# Brief
In the data below, find every line that has the string "code", and copy it.

# Dataset records

☆ ☆ ☆ ☆ ☆ ☆ ☆

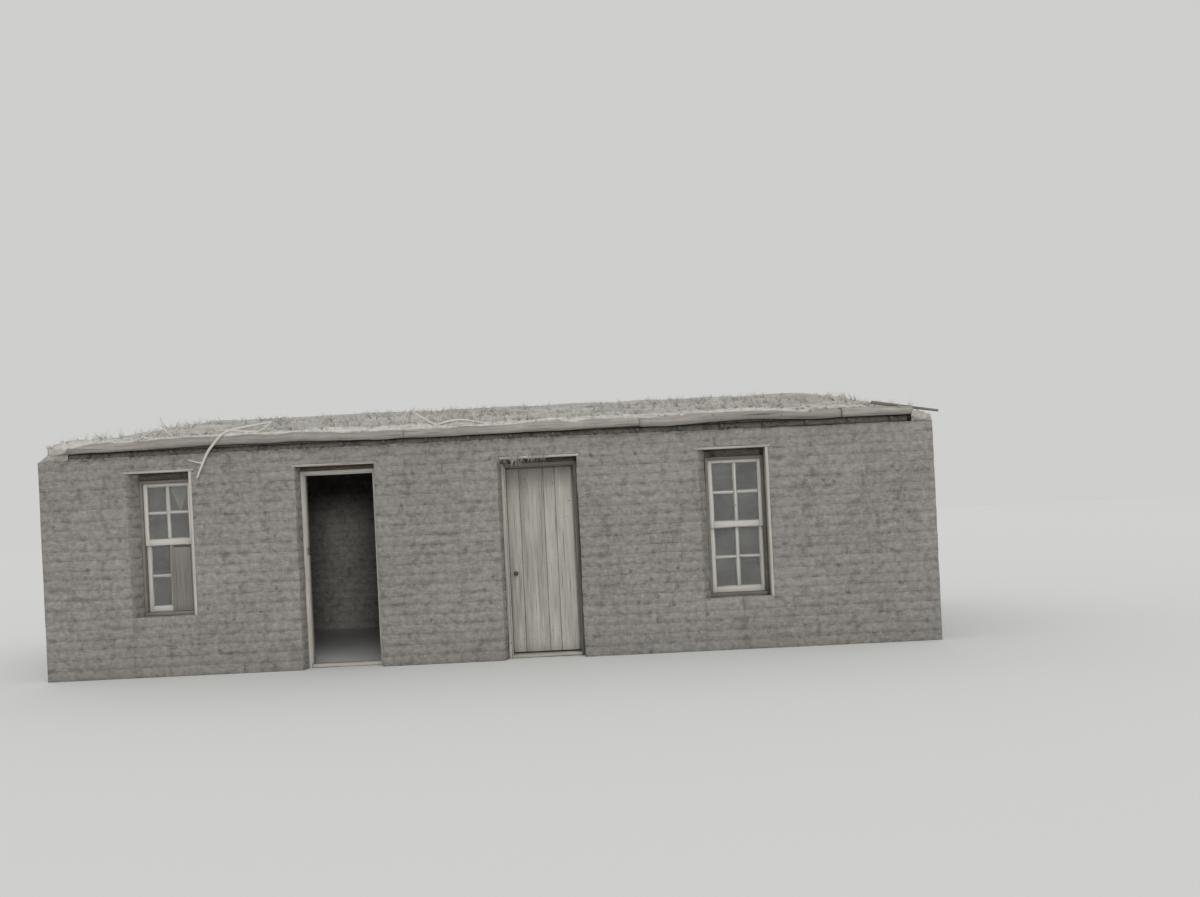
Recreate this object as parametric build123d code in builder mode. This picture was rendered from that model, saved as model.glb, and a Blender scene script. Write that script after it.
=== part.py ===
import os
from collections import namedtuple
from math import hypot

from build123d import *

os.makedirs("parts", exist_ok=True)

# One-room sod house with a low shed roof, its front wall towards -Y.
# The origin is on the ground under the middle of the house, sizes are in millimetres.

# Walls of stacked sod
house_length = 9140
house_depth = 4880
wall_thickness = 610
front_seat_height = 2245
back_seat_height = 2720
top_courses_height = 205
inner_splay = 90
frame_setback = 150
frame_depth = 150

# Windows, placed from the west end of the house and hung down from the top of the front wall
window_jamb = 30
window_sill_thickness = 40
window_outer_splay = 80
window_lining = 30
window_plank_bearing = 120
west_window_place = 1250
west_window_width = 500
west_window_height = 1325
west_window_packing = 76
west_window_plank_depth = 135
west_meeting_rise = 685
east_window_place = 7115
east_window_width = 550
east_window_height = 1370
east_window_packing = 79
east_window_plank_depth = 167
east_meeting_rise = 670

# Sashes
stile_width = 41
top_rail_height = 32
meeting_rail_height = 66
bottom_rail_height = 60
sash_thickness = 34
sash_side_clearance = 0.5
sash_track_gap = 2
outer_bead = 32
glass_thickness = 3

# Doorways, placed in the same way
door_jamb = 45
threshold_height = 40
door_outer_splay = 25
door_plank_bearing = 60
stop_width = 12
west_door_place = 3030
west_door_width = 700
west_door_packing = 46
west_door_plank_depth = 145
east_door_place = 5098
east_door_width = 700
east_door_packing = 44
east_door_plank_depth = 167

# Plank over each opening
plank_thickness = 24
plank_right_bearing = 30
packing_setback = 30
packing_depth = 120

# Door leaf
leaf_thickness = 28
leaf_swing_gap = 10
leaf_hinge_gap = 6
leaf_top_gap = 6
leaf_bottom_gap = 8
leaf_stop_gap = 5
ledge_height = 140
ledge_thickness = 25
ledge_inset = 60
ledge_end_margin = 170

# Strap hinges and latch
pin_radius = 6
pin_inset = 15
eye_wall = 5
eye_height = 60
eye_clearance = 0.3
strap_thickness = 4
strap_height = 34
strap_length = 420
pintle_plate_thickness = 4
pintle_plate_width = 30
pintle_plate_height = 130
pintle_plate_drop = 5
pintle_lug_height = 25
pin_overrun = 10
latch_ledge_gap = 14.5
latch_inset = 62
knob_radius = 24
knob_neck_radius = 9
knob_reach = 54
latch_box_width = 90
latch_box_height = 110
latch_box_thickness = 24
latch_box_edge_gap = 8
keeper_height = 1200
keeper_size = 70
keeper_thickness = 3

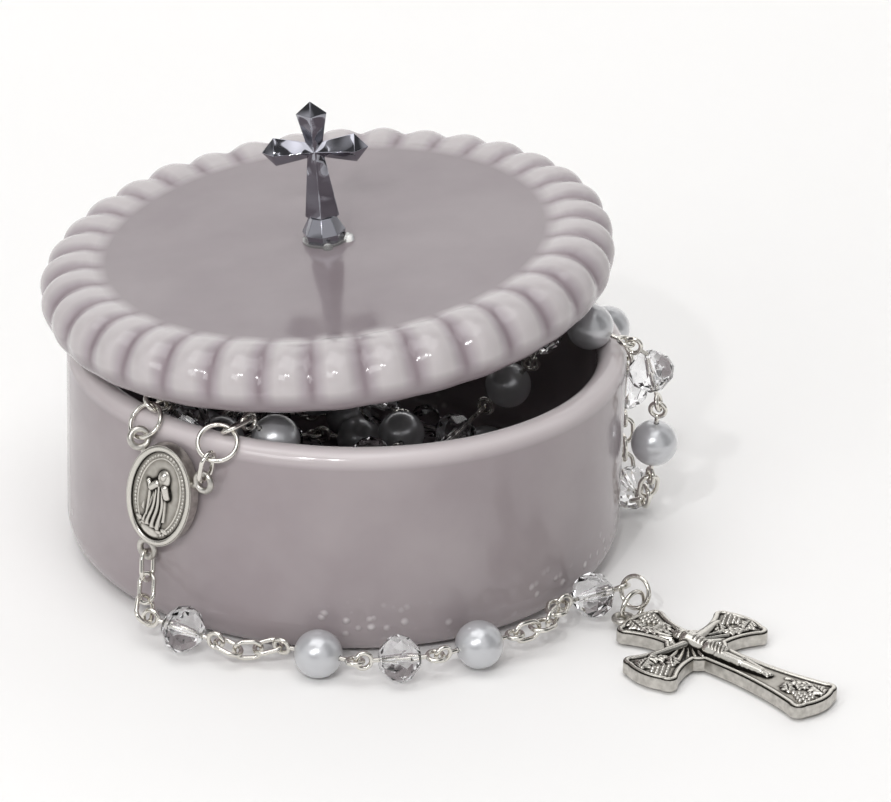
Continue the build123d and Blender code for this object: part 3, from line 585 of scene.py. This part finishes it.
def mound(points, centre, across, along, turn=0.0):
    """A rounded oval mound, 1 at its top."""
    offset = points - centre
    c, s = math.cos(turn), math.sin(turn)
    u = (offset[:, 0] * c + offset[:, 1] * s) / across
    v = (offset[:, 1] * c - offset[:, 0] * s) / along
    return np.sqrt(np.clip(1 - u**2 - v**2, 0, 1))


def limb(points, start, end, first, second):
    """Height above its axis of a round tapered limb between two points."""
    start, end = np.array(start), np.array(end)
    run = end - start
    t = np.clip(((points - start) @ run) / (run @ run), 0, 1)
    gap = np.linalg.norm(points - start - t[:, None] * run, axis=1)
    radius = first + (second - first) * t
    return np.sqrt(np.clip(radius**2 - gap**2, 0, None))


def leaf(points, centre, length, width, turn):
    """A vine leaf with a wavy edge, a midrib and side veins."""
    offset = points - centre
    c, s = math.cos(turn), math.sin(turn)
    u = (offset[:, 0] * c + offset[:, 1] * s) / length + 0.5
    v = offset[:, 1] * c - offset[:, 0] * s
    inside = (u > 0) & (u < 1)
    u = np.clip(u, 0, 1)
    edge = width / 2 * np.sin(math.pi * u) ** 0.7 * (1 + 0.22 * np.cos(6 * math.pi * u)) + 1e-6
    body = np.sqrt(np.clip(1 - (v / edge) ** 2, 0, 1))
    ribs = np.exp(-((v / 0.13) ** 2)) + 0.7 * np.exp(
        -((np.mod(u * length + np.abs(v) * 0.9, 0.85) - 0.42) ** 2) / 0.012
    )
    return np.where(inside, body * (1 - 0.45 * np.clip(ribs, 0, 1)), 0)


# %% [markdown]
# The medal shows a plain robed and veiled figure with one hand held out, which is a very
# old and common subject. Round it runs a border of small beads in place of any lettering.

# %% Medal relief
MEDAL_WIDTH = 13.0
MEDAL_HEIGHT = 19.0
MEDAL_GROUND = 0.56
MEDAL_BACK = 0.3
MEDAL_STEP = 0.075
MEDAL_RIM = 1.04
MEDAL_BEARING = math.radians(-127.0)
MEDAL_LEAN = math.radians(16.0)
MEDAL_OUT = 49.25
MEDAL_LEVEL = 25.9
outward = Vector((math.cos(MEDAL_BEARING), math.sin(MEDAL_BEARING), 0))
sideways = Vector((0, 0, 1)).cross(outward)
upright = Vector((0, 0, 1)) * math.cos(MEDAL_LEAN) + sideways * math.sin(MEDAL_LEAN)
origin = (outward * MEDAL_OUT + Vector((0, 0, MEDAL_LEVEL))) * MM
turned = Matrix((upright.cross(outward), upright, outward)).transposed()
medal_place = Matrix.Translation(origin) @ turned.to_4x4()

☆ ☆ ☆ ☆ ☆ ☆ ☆

# Solution for this exercise
Recreate this object as parametric build123d code in builder mode. This picture was rendered from that model, saved as model.glb, and a Blender scene script. Write that script after it.
Continue the build123d and Blender code for this object: part 3, from line 585 of scene.py. This part finishes it.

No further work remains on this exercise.